** START DATA PROVIDED **

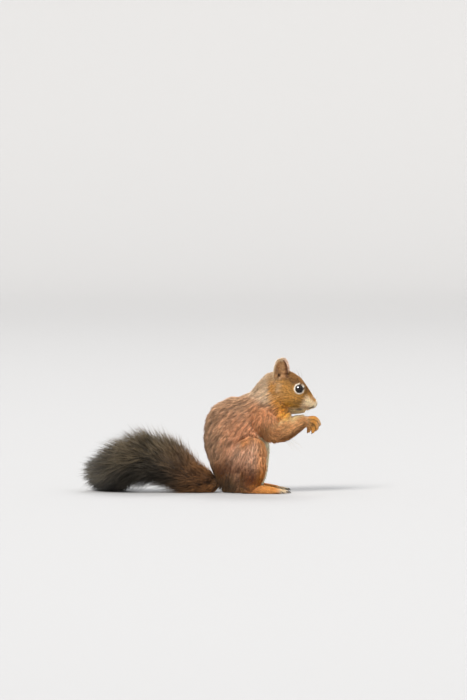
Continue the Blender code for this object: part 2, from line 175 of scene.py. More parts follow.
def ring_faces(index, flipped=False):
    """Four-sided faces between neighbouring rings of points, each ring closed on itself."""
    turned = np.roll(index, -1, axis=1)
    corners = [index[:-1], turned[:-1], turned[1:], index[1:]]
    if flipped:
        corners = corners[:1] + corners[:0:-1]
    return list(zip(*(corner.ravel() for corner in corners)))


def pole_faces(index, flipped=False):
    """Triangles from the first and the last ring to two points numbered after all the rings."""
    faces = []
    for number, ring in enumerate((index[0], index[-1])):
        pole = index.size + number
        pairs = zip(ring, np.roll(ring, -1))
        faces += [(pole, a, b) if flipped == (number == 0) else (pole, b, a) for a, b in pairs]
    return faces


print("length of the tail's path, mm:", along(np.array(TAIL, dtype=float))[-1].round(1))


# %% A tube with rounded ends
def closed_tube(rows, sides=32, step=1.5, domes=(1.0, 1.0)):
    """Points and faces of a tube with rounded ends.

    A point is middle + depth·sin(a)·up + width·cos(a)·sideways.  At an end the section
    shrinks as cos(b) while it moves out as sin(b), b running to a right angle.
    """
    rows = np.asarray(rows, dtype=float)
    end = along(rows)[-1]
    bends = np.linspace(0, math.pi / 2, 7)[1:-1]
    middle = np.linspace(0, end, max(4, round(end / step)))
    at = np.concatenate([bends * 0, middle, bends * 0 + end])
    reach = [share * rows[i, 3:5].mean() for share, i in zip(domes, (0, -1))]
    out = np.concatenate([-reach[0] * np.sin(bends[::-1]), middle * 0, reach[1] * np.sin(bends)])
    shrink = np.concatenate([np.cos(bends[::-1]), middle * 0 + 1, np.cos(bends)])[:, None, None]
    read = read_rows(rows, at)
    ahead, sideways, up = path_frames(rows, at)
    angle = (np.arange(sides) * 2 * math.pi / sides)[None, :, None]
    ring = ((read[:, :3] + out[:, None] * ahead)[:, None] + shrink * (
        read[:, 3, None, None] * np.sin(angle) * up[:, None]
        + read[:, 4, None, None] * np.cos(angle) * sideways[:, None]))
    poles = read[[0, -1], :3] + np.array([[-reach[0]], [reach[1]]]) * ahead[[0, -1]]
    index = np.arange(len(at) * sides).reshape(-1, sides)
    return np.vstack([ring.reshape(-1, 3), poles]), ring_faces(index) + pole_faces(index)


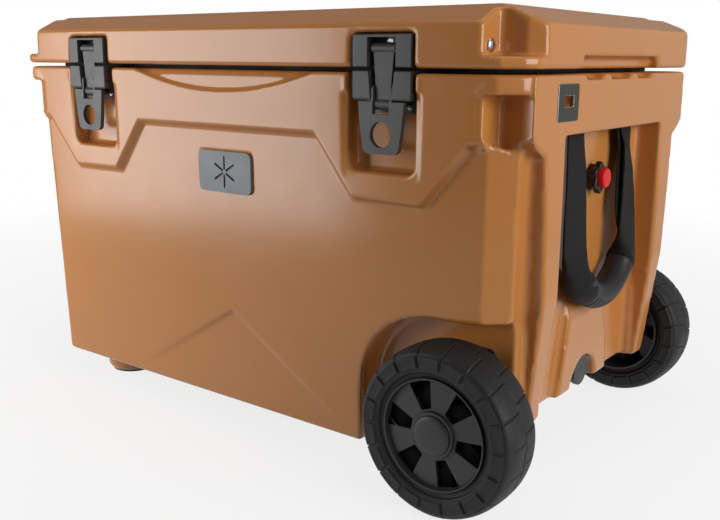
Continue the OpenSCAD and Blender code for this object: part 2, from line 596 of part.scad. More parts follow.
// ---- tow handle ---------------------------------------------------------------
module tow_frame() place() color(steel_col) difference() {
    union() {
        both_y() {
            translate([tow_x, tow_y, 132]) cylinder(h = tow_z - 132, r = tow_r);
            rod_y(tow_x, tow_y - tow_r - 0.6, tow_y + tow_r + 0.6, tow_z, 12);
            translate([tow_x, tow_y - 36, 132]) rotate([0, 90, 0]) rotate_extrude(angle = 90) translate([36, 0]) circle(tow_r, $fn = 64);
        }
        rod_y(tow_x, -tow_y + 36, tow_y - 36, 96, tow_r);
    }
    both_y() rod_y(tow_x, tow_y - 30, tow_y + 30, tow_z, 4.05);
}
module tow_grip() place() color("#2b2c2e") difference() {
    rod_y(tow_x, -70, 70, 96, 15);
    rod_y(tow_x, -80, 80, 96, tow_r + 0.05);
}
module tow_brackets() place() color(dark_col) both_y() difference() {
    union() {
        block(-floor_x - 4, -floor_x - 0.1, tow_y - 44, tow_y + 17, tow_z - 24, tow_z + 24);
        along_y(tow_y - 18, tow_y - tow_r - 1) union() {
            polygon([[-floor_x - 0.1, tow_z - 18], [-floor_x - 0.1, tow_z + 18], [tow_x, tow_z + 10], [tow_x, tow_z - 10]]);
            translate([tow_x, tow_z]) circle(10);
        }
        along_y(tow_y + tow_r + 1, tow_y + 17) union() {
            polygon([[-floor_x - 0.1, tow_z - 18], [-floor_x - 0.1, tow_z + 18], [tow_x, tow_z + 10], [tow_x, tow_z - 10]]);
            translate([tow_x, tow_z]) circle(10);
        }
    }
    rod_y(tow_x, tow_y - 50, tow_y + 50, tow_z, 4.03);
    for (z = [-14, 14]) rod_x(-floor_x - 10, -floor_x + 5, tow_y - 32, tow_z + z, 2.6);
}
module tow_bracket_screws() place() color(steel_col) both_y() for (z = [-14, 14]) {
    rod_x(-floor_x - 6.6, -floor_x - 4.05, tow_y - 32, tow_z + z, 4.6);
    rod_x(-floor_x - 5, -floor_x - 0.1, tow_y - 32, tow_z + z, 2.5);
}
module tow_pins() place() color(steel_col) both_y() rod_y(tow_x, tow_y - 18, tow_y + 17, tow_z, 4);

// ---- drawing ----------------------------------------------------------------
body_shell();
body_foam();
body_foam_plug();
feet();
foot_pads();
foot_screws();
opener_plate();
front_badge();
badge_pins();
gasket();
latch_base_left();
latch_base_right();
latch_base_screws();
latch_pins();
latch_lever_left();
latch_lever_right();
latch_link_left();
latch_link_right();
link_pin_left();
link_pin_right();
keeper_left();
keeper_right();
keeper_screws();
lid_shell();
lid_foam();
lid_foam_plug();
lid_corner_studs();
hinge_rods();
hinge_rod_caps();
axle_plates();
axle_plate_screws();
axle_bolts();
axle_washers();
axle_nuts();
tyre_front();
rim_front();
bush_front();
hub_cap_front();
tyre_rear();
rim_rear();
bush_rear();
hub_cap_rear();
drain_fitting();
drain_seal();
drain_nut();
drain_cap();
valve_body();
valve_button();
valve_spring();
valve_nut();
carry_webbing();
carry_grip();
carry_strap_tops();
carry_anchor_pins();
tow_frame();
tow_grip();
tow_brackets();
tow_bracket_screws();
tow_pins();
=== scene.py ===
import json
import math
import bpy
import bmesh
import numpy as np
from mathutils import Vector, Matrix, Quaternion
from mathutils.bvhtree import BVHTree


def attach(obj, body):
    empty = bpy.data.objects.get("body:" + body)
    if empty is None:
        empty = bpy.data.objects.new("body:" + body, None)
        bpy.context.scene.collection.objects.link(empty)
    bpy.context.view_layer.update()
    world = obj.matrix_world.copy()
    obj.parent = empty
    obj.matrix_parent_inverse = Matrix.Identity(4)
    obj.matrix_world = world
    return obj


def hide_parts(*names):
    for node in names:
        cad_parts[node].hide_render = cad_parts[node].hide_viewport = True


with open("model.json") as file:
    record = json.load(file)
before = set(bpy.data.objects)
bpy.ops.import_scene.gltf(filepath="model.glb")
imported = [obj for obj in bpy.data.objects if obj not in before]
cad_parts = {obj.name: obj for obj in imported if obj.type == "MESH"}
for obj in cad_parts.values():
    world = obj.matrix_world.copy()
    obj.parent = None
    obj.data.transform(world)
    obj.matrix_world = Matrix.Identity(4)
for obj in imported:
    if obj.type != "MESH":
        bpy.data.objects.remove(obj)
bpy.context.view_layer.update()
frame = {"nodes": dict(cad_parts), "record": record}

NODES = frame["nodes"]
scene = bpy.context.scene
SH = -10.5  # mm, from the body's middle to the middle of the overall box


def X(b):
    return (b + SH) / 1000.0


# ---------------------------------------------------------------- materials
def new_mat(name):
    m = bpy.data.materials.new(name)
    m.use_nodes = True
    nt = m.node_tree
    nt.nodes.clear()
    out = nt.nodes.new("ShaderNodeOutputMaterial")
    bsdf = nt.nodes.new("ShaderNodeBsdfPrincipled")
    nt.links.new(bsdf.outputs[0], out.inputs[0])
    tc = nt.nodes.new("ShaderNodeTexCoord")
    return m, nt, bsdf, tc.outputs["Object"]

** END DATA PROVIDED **

> [CHALLENGE]
Reproduce exactly, please, only the lines from the start of the data above to the line that contains "return list(zip(*(corner.ravel() for", with both ends kept.

> [SOLUTION FOR THIS EXERCISE]
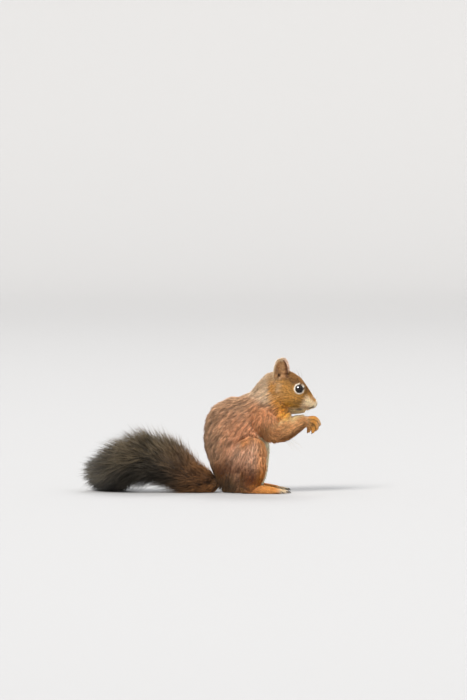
Continue the Blender code for this object: part 2, from line 175 of scene.py. More parts follow.
def ring_faces(index, flipped=False):
    """Four-sided faces between neighbouring rings of points, each ring closed on itself."""
    turned = np.roll(index, -1, axis=1)
    corners = [index[:-1], turned[:-1], turned[1:], index[1:]]
    if flipped:
        corners = corners[:1] + corners[:0:-1]
    return list(zip(*(corner.ravel() for corner in corners)))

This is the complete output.